Michael Bay has never excelled at airtight storytelling. Ambulance is rife with holes in logic you can spend all day and night poking at, but to do so would be missing the point entirely. I could spin some bullshit about Bay’s tenuous grasp of spatial geography and the incomprehensibility of the edit as a metaphor for the chaos of a high-speed pursuit, but that just wouldn’t be true. He just doesn’t care about those things. Instead, he cares about spectacle and the capture of said spectacle. He cares about how the story will lead to exploding spleens and open chest cavity surgery in a moving vehicle, he cares about dangerously low-flying helicopters skidding through the L.A. River, and he cares about an unhinged Jake Gyllenhaal mourning his ruined sweater.
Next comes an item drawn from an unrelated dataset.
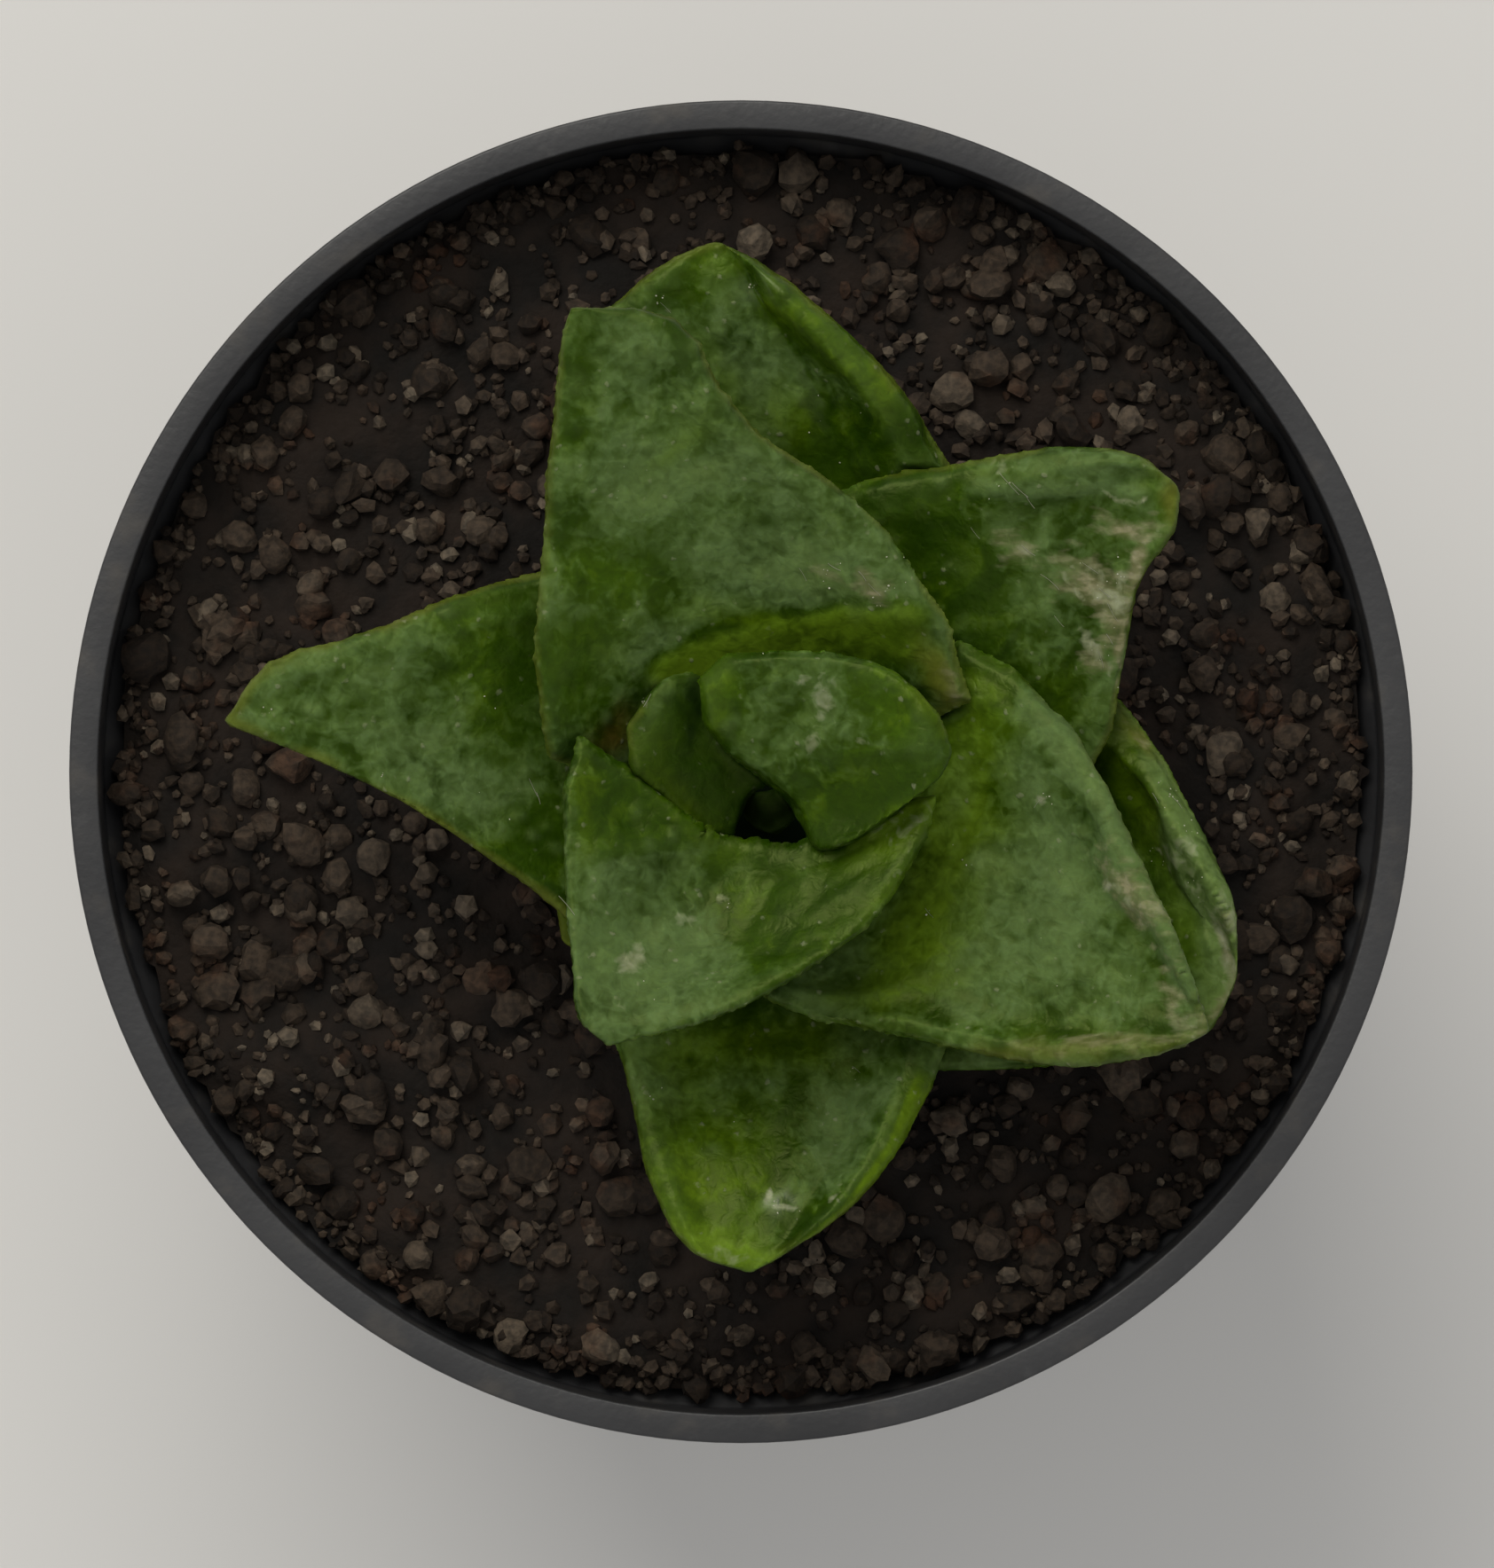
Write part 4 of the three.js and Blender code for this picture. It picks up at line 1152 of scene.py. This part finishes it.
# Strands: the photograph's x and y of the middle, length in mm, direction in degrees
lintStrands = [
    (1138, 545, 1.2, -48), (1150, 552, 0.9, -42), (1162, 566, 0.6, -55), (1185, 655, 1.0, -40),
    (1160, 620, 0.7, -38), (1255, 690, 0.9, -60), (1230, 640, 0.8, -35), (1246, 668, 0.6, -42),
    (1242, 742, 0.8, -70), (1252, 720, 0.5, -58), (1195, 700, 0.6, -50), (1100, 600, 0.6, -52),
    (985, 665, 0.7, -45), (972, 650, 0.5, -52), (905, 648, 0.6, -60), (940, 640, 0.6, -30),
    (640, 1020, 1.0, -50), (600, 888, 0.8, -65), (606, 900, 0.5, -72), (730, 790, 0.6, 60),
    (1048, 1030, 0.5, -50), (1170, 905, 0.5, 55), (750, 345, 0.6, -45), (1305, 900, 0.5, -60),
    (1330, 905, 0.6, -50), (966, 1208, 0.4, -40),
]

# Pale specks, partly dust and partly painted glints: the photograph's x and y, how many, how far they are
# strewn in mm
dustAndGlintSpots = [
    (850, 320, 5, 0.25), (740, 335, 5, 0.35), (1308, 880, 3, 0.2), (1322, 905, 7, 0.5),
    (1340, 935, 5, 0.4), (1355, 1000, 4, 0.5), (1308, 968, 5, 0.4), (430, 873, 3, 0.15),
    (300, 800, 3, 0.5), (862, 738, 2, 0.1), (725, 790, 4, 0.3), (1130, 535, 5, 0.7),
    (1240, 650, 9, 1.3), (1250, 740, 7, 0.9), (1180, 900, 4, 0.4), (1095, 968, 4, 0.5),
    (1050, 1030, 2, 0.2), (820, 1018, 2, 0.15), (962, 1210, 3, 0.25), (872, 1362, 4, 0.35),
    (900, 1372, 2, 0.3), (990, 668, 7, 0.7), (930, 650, 6, 0.9), (700, 540, 4, 1.5),
    (520, 800, 2, 2.2), (560, 900, 2, 1.6), (1180, 1050, 3, 2.4), (800, 1250, 2, 1.8),
    (930, 480, 6, 1.6), (760, 1120, 2, 1.2), (1000, 640, 3, 1.5), (730, 1240, 3, 0.5),
]
lintShape = {
    "points": 7,
    "radii": (0.006, 0.011),
    "bend": 0.05,
    "height": 0.03,  # of the strand's middle above the skin
    "droop": 0.25,  # how far its ends may hang down beside a margin
    "seed": 5,
    "above": 0.09,  # metres, higher than any leaf
    "colours": [(0.16, 0.165, 0.11), (0.3, 0.3, 0.22)],
}
dustAndGlintShape = {
    "sizes": (0.02, 0.055),
    "tones": (0.2, 1.0),
    "cuts": 1,
    "seed": 21,
    "colours": [(0.16, 0.17, 0.09), (0.56, 0.56, 0.42)],
}


def topOfLeaves(x, y):
    best = None
    for tree in bladeTrees:
        hit = tree.ray_cast(Vector((x, y, lintShape["above"])), Vector((0, 0, -1)))[0]
        if hit and (best is None or hit.z > best.z):
            best = hit
    return best


def lintNodes(tree):
    fine = noise(tree, 0.3, 2)
    return {"Base Color": mix(fine, *lintShape["colours"]), "Roughness": 0.5 + fine * 0.2}


def dustAndGlintNodes(tree):
    colour = mix(attribute(tree, "tone"), *dustAndGlintShape["colours"])
    return {"Base Color": colour, "Roughness": 0.3 + noise(tree, 0.1, 2) * 0.2}


def makeLint():
    shape = lintShape
    draw = random.Random(shape["seed"])
    strands = []
    for x, y, length, direction in lintStrands:
        middle = atPixel(x, y)
        angle = math.radians(direction)
        ahead = Vector((math.cos(angle), math.sin(angle)))
        side = Vector((-ahead.y, ahead.x))
        bend = draw.uniform(-shape["bend"], shape["bend"])
        path = []
        for step in range(shape["points"]):
            share = step / (shape["points"] - 1) - 0.5
            spot = middle + (ahead * share + side * bend * (4 * share * share - 0.5)) * length * mm
            hit = topOfLeaves(*spot)
            if hit:
                path.append(hit + Vector((0, 0, shape["height"] * mm)))
        if len(path) <= shape["points"] / 2:
            continue
        top = max(place.z for place in path)
        for place in path:
            place.z = max(place.z, top - shape["droop"] * mm)
        curve = bpy.data.curves.new("strand", "CURVE")
        curve.dimensions = "3D"
        curve.bevel_depth = draw.uniform(*shape["radii"]) * mm
        curve.bevel_resolution = 0
        curve.use_fill_caps = True
        spline = curve.splines.new("POLY")
        spline.points.add(len(path) - 1)
        for point, place in zip(spline.points, path):
            point.co = (*place, 1)
        pick(newObject("strand", curve))
        bpy.ops.object.convert(target="MESH")
        strands.append(bpy.context.object)
    piece = joinAll("lintStrands", strands)
    coat(piece, newMaterial("lint", lintNodes, Specular_IOR_Level=0.4))
    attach(piece, "root")


def makeDustAndGlints():
    kinds = [
        {**dustAndGlintShape, "count": count, "middle": atPixel(x, y), "spread": spread}
        for x, y, count, spread in dustAndGlintSpots]

    def onLeaf(draw, kind, size):
        shift = Vector((draw.gauss(0, 0.5), draw.gauss(0, 0.5))) * kind["spread"] * mm
        hit = topOfLeaves(*(kind["middle"] + shift))
        return hit and hit + Vector((0, 0, 0.3 * size * mm))

    piece = strew("dustAndGlintSpecks", kinds, dustAndGlintShape["seed"], onLeaf)
    # The pale specks are partly dust and partly painted glints where the skin shines
    coat(piece, newMaterial("dust", dustAndGlintNodes, Specular_IOR_Level=0.5))
    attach(piece, "root")


bladeTrees = [BVHTree.FromObject(piece, bpy.context.evaluated_depsgraph_get()) for piece in blades]
makeLint()
makeDustAndGlints()
print("lint and dust done")


# Floor, light and camera

# Sizes in metres and power in watts, but the height of the leaves and the sensor in mm
studio = {
    "floorSize": 3.0,
    "floorColour": (0.62, 0.61, 0.59),
    "sky": 0.66,
    "distance": 0.6,
    "leafPlane": 55,
    "sensor": 36,
    "lampPlace": (-0.12, 0.32, 0.46),
    "lampSize": 0.32,
    "lampPower": 2.0,
    "lampColour": (1.0, 0.97, 0.9),
}


def floorNodes(tree):
    broad = noise(tree, 40, 3)
    pale = studio["floorColour"]
    colour = mix(broad, pale, tuple(part * 0.96 for part in pale))
    return {"Base Color": colour, "Roughness": 0.7 + broad * 0.1}


def makeStudio():
    deselectAll()
    bpy.ops.mesh.primitive_plane_add(size=studio["floorSize"])
    floor = bpy.context.object
    floor.name = "floor"
    coat(floor, newMaterial("paleFloor", floorNodes, Specular_IOR_Level=0.2))

    world = bpy.data.worlds.new("studio")
    world.use_nodes = True
    sky = world.node_tree.nodes["Background"]
    sky.inputs["Color"].default_value = (1, 1, 1, 1)
    sky.inputs["Strength"].default_value = studio["sky"]
    bpy.context.scene.world = world

    lamp = bpy.data.lights.new("key", "AREA")
    lamp.size = studio["lampSize"]
    lamp.energy = studio["lampPower"]
    lamp.color = studio["lampColour"]
    light = newObject("key", lamp)
    light.location = studio["lampPlace"]
    aim = Vector((growthAxis.x, growthAxis.y, studio["leafPlane"] * mm))
    light.rotation_euler = (aim - light.location).to_track_quat("-Z", "Y").to_euler()

    centre = atPixel(photo["width"] / 2, photo["height"] / 2)
    camera = bpy.data.cameras.new("camera")
    camera.sensor_width = studio["sensor"]
    camera.clip_start = 0.01
    tall = photo["height"] / photo["pixelsPerMm"] * mm
    camera.lens = studio["sensor"] * studio["distance"] / tall
    eye = newObject("camera", camera)
    eye.location = (centre.x, centre.y, studio["leafPlane"] * mm + studio["distance"])
    bpy.context.scene.camera = eye
    bpy.context.scene.view_settings.view_transform = "Standard"


makeStudio()
print("studio done")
“The question isn’t if you’ll be bored, but if your brain - and eyes - can keep up.”

Those who bristle against Bay’s most grating sensibilities as a “vulgar auteur” will also find reason to celebrate. Peeing robots and leering lenses don’t apply to Ambulance; with Chris Fedak’s thin - but sensitive - screenplay, Bay assembles his most compelling ensemble yet. Balancing a cracked-out Jake Gyllenhaal, Yahya Abdul-Mateen II easily mines sympathy points even when the moral high-ground starts crumbling; but surprisingly, Eiza González’s Cam is the most deeply drawn woman in a Michael Bay film in years. Prickly and hyper-competent like a real hotshot paramedic would be, Cam acts as Ambulance’s beating heart, actually coming out of the ordeal with a fully-formed arc. It’s a ham-fisted journey that pulls at the most exposed of heartstrings, but it’s one that works on sheer power of performance alone.
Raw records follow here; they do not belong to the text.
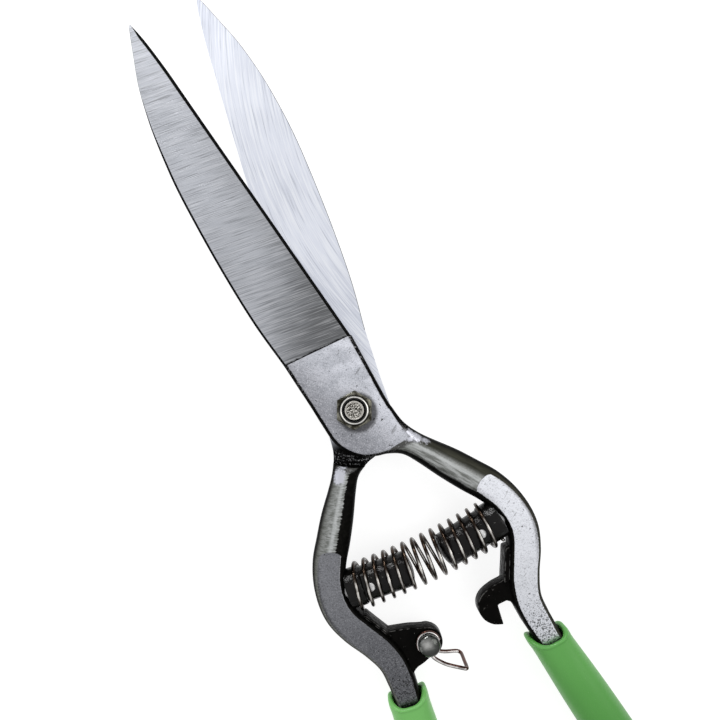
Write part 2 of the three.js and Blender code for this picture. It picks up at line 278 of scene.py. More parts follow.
def skin(name, rings, loop=False, centre=False):
    """A closed body through rings of points; loop joins the last ring to the first, centre closes
    each end on the middle of its ring instead of with one face."""
    rings = np.asarray(rings, float)
    count, around = rings.shape[:2]
    verts = rings.reshape(-1, 3).tolist()
    faces = []
    for i in range(count if loop else count - 1):
        j = (i + 1) % count
        for k in range(around):
            m = (k + 1) % around
            faces.append((i * around + k, i * around + m, j * around + m, j * around + k))
    if not loop:
        for start in (0, (count - 1) * around):
            ring = list(range(start, start + around))
            if centre:
                verts.append(rings[start // around].mean(0).tolist())
                hub = len(verts) - 1
                faces += [(ring[k], ring[(k + 1) % around], hub) for k in range(around)]
            else:
                faces.append(ring)
    return body(name, verts, faces)


def body(name, verts, faces):
    """A mesh object with its faces pointing out."""
    mesh = bpy.data.meshes.new(name)
    mesh.from_pydata(verts, [], faces)
    tidy = bmesh.new()
    tidy.from_mesh(mesh)
    bmesh.ops.remove_doubles(tidy, verts=tidy.verts, dist=1e-6)
    bmesh.ops.recalc_face_normals(tidy, faces=tidy.faces)
    tidy.to_mesh(mesh)
    tidy.free()
    made = bpy.data.objects.new(name, mesh)
    scene.collection.objects.link(made)
    return made


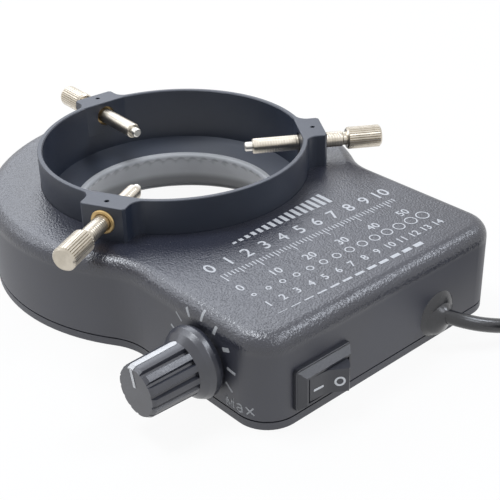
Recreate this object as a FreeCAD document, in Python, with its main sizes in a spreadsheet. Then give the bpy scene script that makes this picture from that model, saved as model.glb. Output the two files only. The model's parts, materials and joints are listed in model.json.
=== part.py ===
import FreeCAD, Part
import math
import os
import Sketcher
from FreeCAD import Placement, Rotation, Vector

# Ring light for a microscope, with a dimmer knob, a rocker switch and a power cord.
# Millimetres, +Z up. The origin is on the ring's axis in the plane of the underside.
# The control box reaches towards -Y, with the switch and the cord on its front face
# and the dimmer knob on its -X side.

doc = FreeCAD.newDocument("RingLight")
sheet = doc.addObject("Spreadsheet::Sheet", "Dimensions")
parts = []


class Size:
    """A number together with the spreadsheet expression that gives it."""

    def __init__(self, number, text):
        self.number = float(number)
        self.text = text

    def __add__(self, other):
        return Size(self.number + plain(other), "(%s + %s)" % (self.text, written(other)))

    def __radd__(self, other):
        return Size(plain(other) + self.number, "(%s + %s)" % (written(other), self.text))

    def __sub__(self, other):
        return Size(self.number - plain(other), "(%s - %s)" % (self.text, written(other)))

    def __rsub__(self, other):
        return Size(plain(other) - self.number, "(%s - %s)" % (written(other), self.text))

    def __mul__(self, other):
        return Size(self.number * plain(other), "(%s * %s)" % (self.text, written(other)))

    def __rmul__(self, other):
        return Size(plain(other) * self.number, "(%s * %s)" % (written(other), self.text))

    def __truediv__(self, other):
        return Size(self.number / plain(other), "(%s / %s)" % (self.text, written(other)))

    def __neg__(self):
        return Size(-self.number, "(0 - %s)" % self.text)


def plain(value):
    """The number of a Size or of a plain number."""
    return value.number if isinstance(value, Size) else float(value)


def written(value):
    """The expression of a Size or of a plain number."""
    return value.text if isinstance(value, Size) else "(%.6f)" % value


def cell(alias, number):
    """Add a driving dimension to the sheet."""
    cell.row += 1
    sheet.set("A%d" % cell.row, alias)
    sheet.set("B%d" % cell.row, str(number))
    sheet.setAlias("B%d" % cell.row, alias)
    return Size(number, "Dimensions.%s" % alias)


cell.row = 0

# Housing: a round ring that runs into a box
ringRadius = cell("ringRadius", 48.0)
deckHeight = cell("deckHeight", 22.5)
frontReach = cell("frontReach", 75.0)
halfWidth = cell("halfWidth", 37.8)
cornerRadius = cell("cornerRadius", 8.0)
neckRadius = cell("neckRadius", 15.0)
edgeFillet = cell("edgeFillet", 3.7)
wall = cell("wall", 2.0)
seamHeight = cell("seamHeight", 2.2)
seamGap = cell("seamGap", 0.35)
seamInset = cell("seamInset", 0.35)
fitGap = cell("fitGap", 0.1)
pilotGap = cell("pilotGap", 0.05)
screwGap = cell("screwGap", 0.25)
wideScrewGap = cell("wideScrewGap", 0.35)
postRadius = cell("postRadius", 2.6)
postAcross = cell("postAcross", 32.6)
frontPostReach = cell("frontPostReach", 69.8)
backPostReach = cell("backPostReach", 43.5)
coverScrewShank = cell("coverScrewShank", 1.05)
coverScrewHead = cell("coverScrewHead", 2.3)
coverScrewLength = cell("coverScrewLength", 9.0)
coverScrewRecess = cell("coverScrewRecess", 0.1)
countersink = cell("countersink", 1.3)
crossWidth = cell("crossWidth", 0.6)
crossLength = cell("crossLength", 3.4)
crossDepth = cell("crossDepth", 0.9)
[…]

Michael Bay is an artist, and his brush is fire and brimstone. A prolonged test of endurance to see just how much mayhem - or “Bayhem” - a lone, rogue vehicle can cause, Ambulance is perhaps the director’s most single-minded films in years, allowing him to riddle us with the perennial Michael Bay conundrum: Is it technical wizardry? Or is it gaudy excess? Why can’t it be both? Ambulance comes in at a 136-minute runtime, which is perhaps 40 minutes too long for its rollicking narrative, but the fat comes in the form of overflowing breakneck momentum: The action kicks in about 10 minutes in, and it’s full-throttle all the way until the end credits. The question isn’t if you’ll be bored, but if your brain - and eyes - can keep up.